Once a cavitation erosion pattern 111 has been identified, the present disclosure would suggest that a first attempt at finding a solution would be to form new valve members having an additional annulus with different combinations of cross sectional shape, volume and location at the cavitation erosion location 110. Then, new fuel injectors with the new valve member should be operated on the order of a number of hours corresponding to when the cavitation erosion started or was likely to start on the previous version of the valve members. Those skilled in the art will recognize that conditions more favorable to cavitation can be created by elevating the fluid temperature. This can hasten the iteration process in finding a suitable design alternative. The new valve members would then be sorted according to a cavitation erosion criteria. For instance, some of the new valve members may show no evidence of cavitation erosion, some may show frosting as to some limited cavitation erosion and others may show cavitation erosion more severe even than the unmodified previous design valve members. Utilizing this technique, in one or two or more iterations as needed, should allow one to arrive at an additional annulus shape, location and volume that sufficiently reduces the cavitation erosion issue such that one could expect the valve member to exhibit over a performance lifetime on the order of that expected from the other components of the fuel injector. In other words, a fuel injector with a modified or new valve member with an added annulus could expect to have an extended life relative to the earlier version, which could mean that during a remanufacturing process, the valve would not have to be replaced when other parts of fuel injector would.
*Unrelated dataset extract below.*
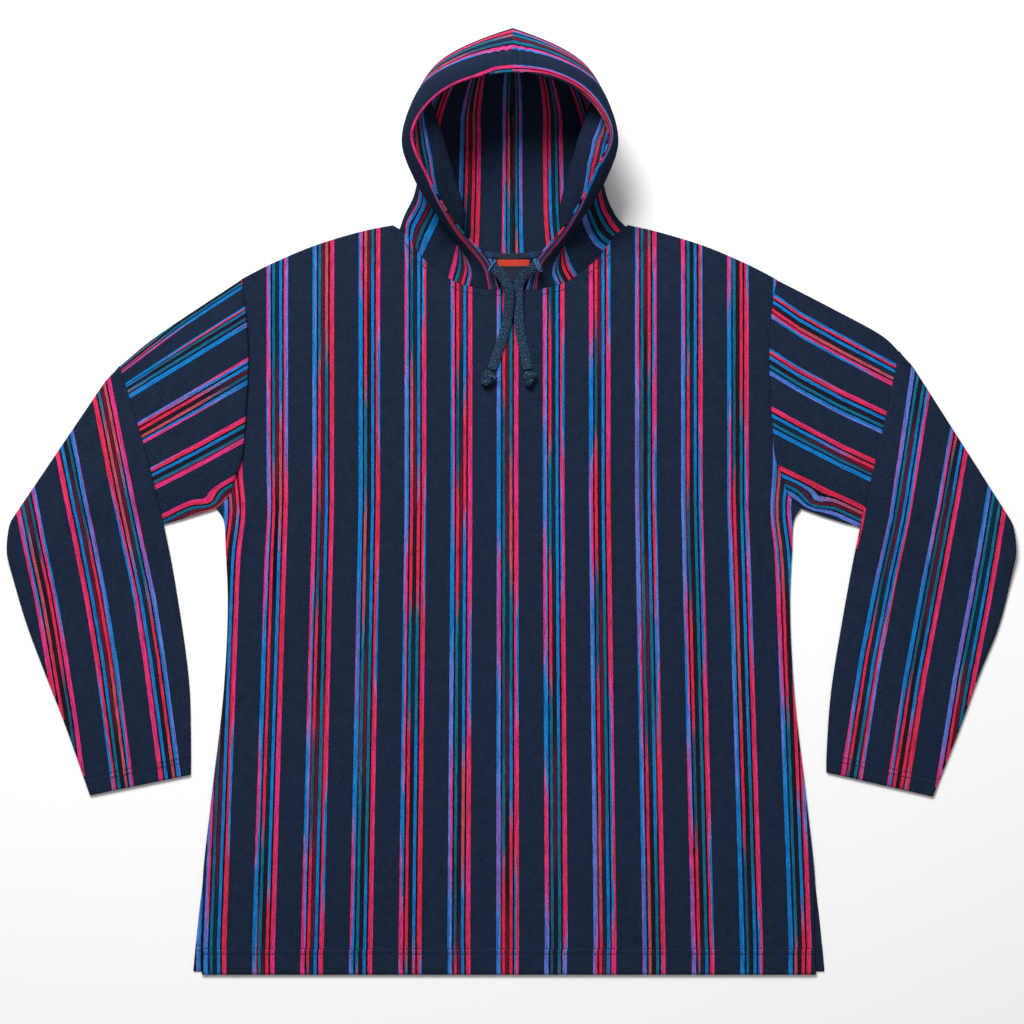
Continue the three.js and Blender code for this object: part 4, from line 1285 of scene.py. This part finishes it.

In the specific case where the cavitation erosion occurs or has the potential to occur in an already existing annulus, the present disclosure teaches that the additional small annulus 45 may added to open into the large annulus 44 to result in a compound annulus 26 that substantially reduces or eliminates the likelihood of cavitation erosion. While the disclosed cavitation reduction strategy may not lead to the elimination of cavitation bubbles, the strategy may result in a changing of flow patterns in the effected region to result in cavitation bubbles being collapsed at a location where some erosion is more acceptable or collapse at a location that does not, or is less likely to, produce cavitation erosion. In the case of the present disclosure, a U-shaped small annulus 45 having a semicircular cross section may be added at a location corresponding to a potential cavitation erosion pattern 111 at a location offset from the center of the large annulus 44.
It should be understood that the above description is intended for illustrative purposes only, and is not intended to limit the scope of the present invention in any way. Thus, those skilled in the art will appreciate that other aspects of the invention can be obtained from a study of the drawings, the disclosure and the appended claims.